Overall, Russian troll activity became harder to find as time went on. It is possible that investigative groups or others caught on to the false information, flagging the posts and forcing trolls to change their tactics or approach, though Russians also appear to have produced less in 2018 than in previous years.
While the research shows there is no stable set of characteristics that will find influence efforts, it also shows that troll content will almost always be different in detectable ways. In one set of tests, the authors show the method can find never-before-used accounts that are part of an ongoing campaign. And while social media platforms regularly delete accounts associated with foreign disinformation campaigns, the team’s findings could lead to a more effective solution.

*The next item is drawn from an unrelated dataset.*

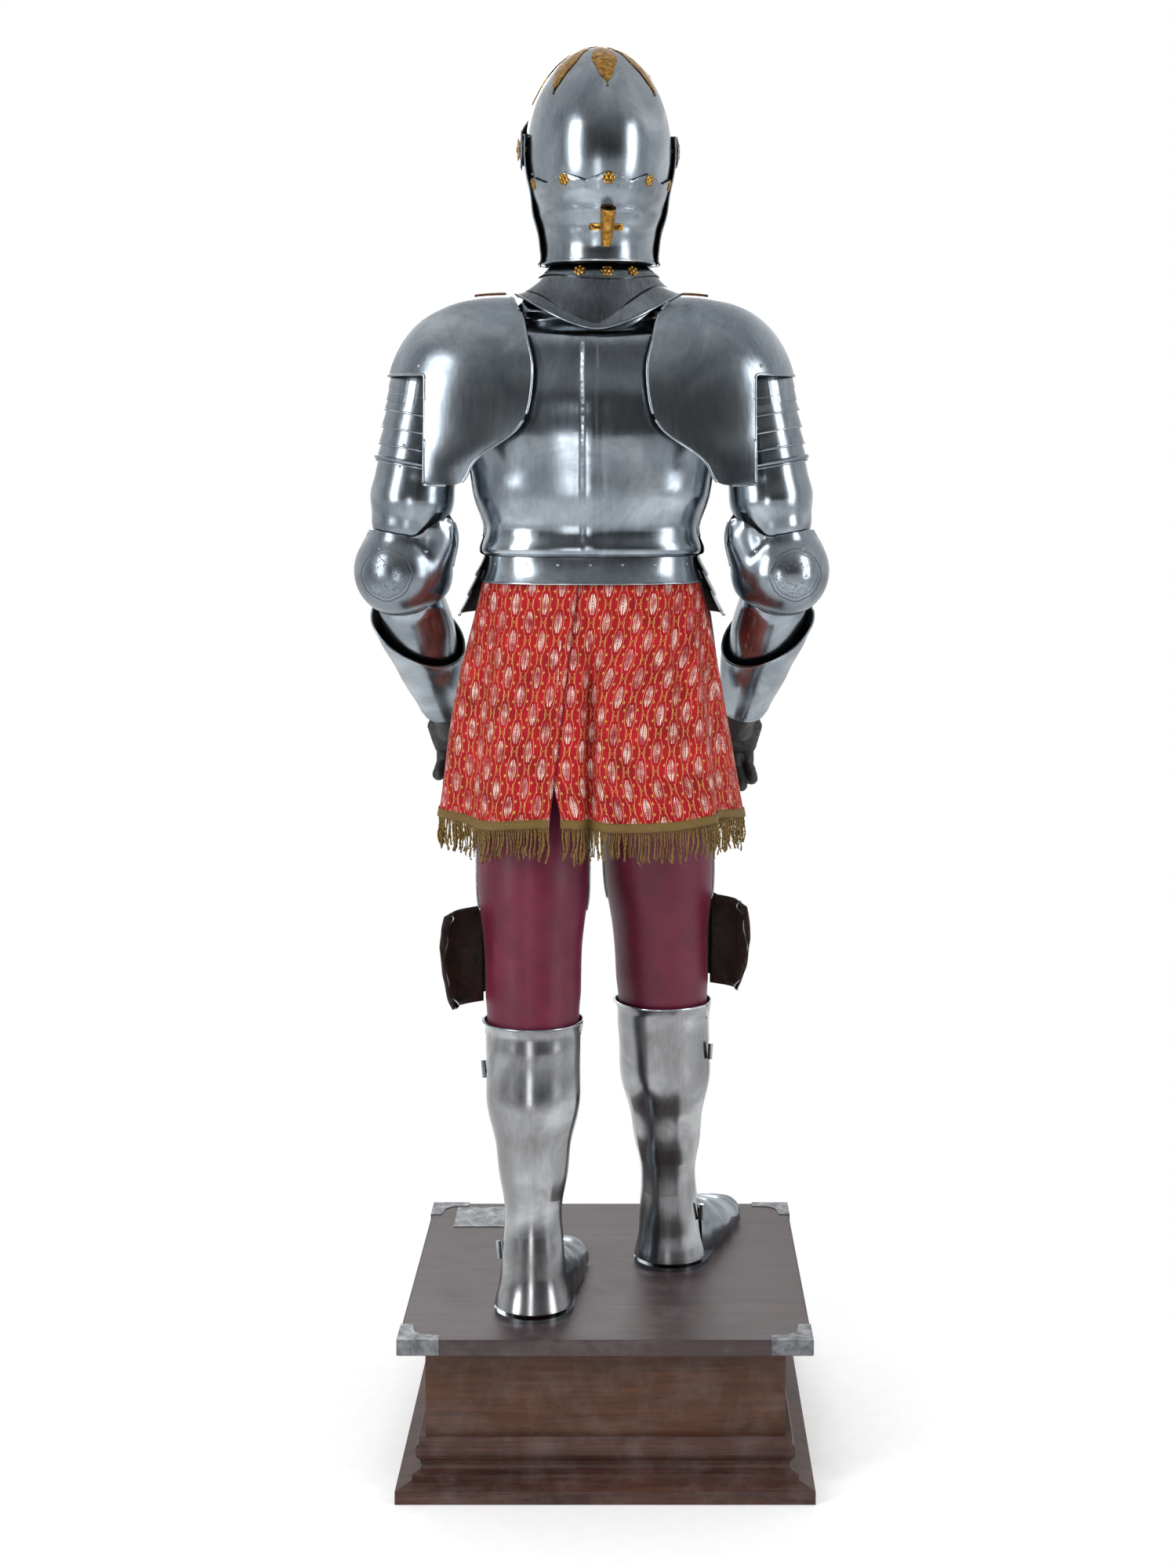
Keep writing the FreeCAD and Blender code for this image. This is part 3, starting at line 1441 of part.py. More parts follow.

“When the platforms ban these accounts, it not only makes it hard to collect data to find similar accounts in the future, but it signals to the disinformation actor that they should avoid the behavior that led to deletion,” said Buntain. “This mechanism allows [the platform] to identify these accounts, silo them away from the rest of Twitter, and make it appear to these actors as though they are continuing to share their disinformation material.”
The work highlights the importance of interdisciplinary research between social and computational science, as well as the criticality of funding research data archives.
“The American people deserve to understand how much is being done by foreign countries to influence our politics,” said Shapiro. “These results suggest that providing that knowledge is technically feasible. What we currently lack is the political will and funding, and that is a travesty.”
The method is no panacea, the researchers cautioned. It requires that someone has already identified recent influence campaign activity to learn from. And how the different features combine to indicate questionable content changes over time and between campaigns.
The paper, “Content-Based Features Predict Social Media Influence Operations,” will appear in Science Advances.